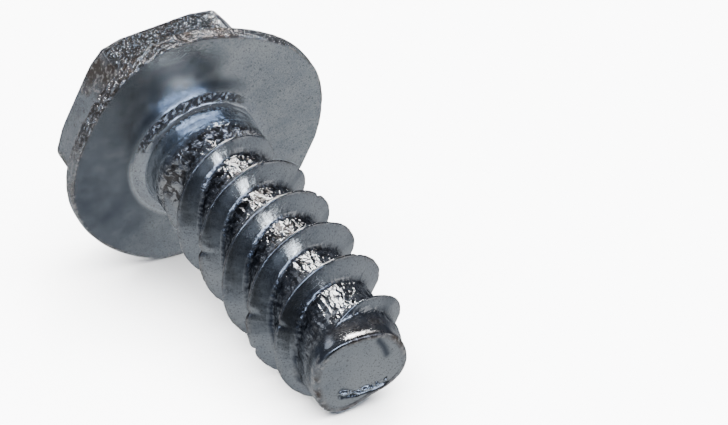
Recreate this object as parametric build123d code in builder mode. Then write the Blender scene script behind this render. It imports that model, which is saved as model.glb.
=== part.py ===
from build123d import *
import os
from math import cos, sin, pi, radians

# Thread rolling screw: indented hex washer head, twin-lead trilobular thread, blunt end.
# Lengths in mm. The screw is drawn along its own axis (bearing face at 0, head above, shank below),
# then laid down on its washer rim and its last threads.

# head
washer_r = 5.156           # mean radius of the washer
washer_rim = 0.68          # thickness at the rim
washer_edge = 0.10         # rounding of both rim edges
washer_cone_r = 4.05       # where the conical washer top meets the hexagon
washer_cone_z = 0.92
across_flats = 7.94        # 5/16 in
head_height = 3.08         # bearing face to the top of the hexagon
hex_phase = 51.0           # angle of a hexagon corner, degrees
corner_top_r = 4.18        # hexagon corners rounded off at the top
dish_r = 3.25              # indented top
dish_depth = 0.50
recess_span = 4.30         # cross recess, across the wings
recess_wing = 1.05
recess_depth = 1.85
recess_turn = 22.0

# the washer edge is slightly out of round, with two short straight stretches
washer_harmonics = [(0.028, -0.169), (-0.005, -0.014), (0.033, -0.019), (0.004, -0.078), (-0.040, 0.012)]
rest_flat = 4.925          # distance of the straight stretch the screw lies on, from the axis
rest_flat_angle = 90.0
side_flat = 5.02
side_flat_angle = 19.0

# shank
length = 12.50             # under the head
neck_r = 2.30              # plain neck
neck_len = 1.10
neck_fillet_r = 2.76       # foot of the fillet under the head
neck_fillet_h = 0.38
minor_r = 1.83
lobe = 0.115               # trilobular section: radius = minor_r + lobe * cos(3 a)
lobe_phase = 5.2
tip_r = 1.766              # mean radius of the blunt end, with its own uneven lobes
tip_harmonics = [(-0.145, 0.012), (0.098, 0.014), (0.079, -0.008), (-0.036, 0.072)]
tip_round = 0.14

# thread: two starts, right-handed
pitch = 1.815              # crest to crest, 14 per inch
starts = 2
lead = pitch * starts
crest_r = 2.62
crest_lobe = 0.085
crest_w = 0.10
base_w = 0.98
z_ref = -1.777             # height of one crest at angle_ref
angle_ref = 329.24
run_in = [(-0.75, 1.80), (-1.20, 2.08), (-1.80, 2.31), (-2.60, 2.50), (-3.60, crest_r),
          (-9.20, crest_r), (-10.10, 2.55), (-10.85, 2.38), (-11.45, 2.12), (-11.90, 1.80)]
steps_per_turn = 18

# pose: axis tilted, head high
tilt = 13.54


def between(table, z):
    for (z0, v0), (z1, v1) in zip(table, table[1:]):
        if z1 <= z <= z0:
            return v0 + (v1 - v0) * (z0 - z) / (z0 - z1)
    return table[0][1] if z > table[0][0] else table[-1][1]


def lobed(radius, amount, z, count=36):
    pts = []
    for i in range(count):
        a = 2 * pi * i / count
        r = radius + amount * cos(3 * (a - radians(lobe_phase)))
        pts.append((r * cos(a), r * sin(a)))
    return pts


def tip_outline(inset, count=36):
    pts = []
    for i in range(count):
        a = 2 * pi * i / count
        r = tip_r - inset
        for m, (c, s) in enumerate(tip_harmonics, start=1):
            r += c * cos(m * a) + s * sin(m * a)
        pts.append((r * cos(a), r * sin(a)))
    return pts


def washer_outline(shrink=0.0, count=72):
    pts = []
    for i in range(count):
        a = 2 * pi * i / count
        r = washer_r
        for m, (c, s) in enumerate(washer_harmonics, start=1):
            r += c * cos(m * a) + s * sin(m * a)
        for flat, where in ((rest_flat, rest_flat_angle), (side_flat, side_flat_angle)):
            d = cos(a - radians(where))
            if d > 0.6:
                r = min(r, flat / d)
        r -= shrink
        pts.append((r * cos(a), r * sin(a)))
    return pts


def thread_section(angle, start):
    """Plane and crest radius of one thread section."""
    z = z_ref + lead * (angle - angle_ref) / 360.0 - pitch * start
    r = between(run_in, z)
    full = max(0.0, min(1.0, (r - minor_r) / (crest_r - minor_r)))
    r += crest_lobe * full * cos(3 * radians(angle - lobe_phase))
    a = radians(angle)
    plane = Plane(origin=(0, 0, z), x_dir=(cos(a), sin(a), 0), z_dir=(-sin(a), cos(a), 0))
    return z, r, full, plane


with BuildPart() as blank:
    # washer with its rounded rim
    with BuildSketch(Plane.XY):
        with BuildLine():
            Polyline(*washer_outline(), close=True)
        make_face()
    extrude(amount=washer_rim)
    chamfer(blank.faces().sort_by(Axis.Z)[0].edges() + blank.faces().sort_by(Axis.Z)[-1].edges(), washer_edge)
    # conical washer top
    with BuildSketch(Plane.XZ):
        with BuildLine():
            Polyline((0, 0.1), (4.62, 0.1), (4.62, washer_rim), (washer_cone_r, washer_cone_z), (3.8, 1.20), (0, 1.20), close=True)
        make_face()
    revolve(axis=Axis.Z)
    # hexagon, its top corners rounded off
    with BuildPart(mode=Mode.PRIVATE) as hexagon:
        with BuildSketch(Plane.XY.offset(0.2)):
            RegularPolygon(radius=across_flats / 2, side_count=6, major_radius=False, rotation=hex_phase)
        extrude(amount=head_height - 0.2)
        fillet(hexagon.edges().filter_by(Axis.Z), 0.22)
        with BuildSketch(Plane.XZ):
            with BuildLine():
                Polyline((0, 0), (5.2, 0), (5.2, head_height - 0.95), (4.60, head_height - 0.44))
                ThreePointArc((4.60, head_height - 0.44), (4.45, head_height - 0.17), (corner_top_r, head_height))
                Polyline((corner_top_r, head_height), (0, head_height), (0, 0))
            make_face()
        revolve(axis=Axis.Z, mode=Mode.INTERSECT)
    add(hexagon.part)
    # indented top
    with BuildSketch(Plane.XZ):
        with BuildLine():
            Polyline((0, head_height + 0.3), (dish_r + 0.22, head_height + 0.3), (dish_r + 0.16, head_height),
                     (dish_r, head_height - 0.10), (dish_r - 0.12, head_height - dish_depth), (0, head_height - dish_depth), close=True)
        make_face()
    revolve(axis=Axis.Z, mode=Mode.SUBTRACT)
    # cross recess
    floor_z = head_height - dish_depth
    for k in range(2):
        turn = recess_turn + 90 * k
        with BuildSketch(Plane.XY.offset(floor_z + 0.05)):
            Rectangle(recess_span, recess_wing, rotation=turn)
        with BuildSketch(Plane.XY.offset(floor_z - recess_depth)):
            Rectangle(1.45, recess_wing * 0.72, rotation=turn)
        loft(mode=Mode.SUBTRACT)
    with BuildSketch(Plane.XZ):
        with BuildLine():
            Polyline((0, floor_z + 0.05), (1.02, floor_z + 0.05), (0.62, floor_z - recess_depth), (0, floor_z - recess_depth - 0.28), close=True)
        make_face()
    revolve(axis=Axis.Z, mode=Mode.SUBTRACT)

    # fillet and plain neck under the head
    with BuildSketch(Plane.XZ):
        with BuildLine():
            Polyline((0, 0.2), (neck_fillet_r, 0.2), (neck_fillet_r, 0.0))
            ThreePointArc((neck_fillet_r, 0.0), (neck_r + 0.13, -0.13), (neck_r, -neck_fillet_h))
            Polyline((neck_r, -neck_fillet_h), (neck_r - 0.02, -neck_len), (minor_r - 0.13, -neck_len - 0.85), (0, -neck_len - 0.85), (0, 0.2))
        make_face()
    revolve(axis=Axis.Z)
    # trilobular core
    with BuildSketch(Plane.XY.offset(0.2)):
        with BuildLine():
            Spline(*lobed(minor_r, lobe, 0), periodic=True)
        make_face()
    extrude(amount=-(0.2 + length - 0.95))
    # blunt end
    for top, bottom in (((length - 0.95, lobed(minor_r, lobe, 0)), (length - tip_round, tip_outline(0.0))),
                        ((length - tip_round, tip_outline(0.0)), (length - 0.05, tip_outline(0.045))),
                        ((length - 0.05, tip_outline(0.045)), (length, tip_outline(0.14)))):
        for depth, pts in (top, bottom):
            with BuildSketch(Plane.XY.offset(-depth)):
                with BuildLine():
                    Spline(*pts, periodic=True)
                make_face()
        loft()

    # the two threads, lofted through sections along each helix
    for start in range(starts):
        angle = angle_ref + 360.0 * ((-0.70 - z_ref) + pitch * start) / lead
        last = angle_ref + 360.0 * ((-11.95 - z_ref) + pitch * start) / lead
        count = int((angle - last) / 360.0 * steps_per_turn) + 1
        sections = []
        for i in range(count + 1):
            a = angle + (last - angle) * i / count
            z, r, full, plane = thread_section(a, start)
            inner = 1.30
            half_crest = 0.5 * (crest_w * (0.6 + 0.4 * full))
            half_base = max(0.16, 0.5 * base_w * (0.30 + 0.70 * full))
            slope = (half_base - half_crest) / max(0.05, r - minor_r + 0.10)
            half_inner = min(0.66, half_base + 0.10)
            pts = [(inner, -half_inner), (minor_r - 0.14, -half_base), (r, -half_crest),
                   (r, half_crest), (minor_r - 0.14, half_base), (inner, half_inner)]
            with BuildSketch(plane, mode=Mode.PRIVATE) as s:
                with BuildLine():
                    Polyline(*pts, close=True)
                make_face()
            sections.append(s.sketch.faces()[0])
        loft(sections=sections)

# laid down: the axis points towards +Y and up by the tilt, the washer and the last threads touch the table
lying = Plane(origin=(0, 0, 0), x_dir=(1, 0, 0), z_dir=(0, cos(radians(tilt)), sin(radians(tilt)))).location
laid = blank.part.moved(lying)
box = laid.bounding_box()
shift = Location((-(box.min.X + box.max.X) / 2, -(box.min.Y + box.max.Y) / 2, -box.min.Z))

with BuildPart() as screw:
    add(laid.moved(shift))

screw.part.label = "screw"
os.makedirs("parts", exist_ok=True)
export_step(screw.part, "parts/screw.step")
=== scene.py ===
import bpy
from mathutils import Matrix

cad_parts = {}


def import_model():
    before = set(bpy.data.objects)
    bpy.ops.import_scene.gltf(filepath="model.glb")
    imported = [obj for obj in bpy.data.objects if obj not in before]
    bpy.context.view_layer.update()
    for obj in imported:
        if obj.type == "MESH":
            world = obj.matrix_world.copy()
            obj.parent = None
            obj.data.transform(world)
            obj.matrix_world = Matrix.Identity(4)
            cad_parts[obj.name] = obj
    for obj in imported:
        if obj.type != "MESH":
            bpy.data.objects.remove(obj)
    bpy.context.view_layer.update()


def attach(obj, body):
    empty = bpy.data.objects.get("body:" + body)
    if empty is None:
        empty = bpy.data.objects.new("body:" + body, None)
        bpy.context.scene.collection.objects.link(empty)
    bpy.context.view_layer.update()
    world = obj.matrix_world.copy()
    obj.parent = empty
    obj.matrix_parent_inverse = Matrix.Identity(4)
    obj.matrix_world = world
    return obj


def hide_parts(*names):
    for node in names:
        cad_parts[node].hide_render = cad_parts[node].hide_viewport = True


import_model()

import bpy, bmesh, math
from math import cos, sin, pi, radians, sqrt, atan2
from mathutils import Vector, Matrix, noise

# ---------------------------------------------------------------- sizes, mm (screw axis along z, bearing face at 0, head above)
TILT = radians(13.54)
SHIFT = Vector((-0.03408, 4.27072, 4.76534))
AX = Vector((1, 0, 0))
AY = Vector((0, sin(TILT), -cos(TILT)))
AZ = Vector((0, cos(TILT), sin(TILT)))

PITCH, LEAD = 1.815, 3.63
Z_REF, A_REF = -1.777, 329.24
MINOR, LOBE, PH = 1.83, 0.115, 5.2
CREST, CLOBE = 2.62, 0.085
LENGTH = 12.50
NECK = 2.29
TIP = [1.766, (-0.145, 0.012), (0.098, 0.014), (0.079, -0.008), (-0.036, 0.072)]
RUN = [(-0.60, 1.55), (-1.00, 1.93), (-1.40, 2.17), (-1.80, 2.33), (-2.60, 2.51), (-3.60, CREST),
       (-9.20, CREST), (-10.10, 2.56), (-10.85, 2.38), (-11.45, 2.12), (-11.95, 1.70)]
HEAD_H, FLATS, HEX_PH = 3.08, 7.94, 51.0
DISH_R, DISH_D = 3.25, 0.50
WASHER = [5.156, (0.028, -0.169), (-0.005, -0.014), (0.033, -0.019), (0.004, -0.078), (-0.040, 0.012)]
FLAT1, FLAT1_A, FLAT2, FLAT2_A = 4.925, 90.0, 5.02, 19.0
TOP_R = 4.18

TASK
Write out again only the lines from the line containing "# laid down: the" through the line containing "obj.matrix_parent_inverse = Matrix.Identity(4)", both included, exactly as they are.

EXPECTED ANSWER
# laid down: the axis points towards +Y and up by the tilt, the washer and the last threads touch the table
lying = Plane(origin=(0, 0, 0), x_dir=(1, 0, 0), z_dir=(0, cos(radians(tilt)), sin(radians(tilt)))).location
laid = blank.part.moved(lying)
box = laid.bounding_box()
shift = Location((-(box.min.X + box.max.X) / 2, -(box.min.Y + box.max.Y) / 2, -box.min.Z))

with BuildPart() as screw:
    add(laid.moved(shift))

screw.part.label = "screw"
os.makedirs("parts", exist_ok=True)
export_step(screw.part, "parts/screw.step")
=== scene.py ===
import bpy
from mathutils import Matrix

cad_parts = {}


def import_model():
    before = set(bpy.data.objects)
    bpy.ops.import_scene.gltf(filepath="model.glb")
    imported = [obj for obj in bpy.data.objects if obj not in before]
    bpy.context.view_layer.update()
    for obj in imported:
        if obj.type == "MESH":
            world = obj.matrix_world.copy()
            obj.parent = None
            obj.data.transform(world)
            obj.matrix_world = Matrix.Identity(4)
            cad_parts[obj.name] = obj
    for obj in imported:
        if obj.type != "MESH":
            bpy.data.objects.remove(obj)
    bpy.context.view_layer.update()


def attach(obj, body):
    empty = bpy.data.objects.get("body:" + body)
    if empty is None:
        empty = bpy.data.objects.new("body:" + body, None)
        bpy.context.scene.collection.objects.link(empty)
    bpy.context.view_layer.update()
    world = obj.matrix_world.copy()
    obj.parent = empty
    obj.matrix_parent_inverse = Matrix.Identity(4)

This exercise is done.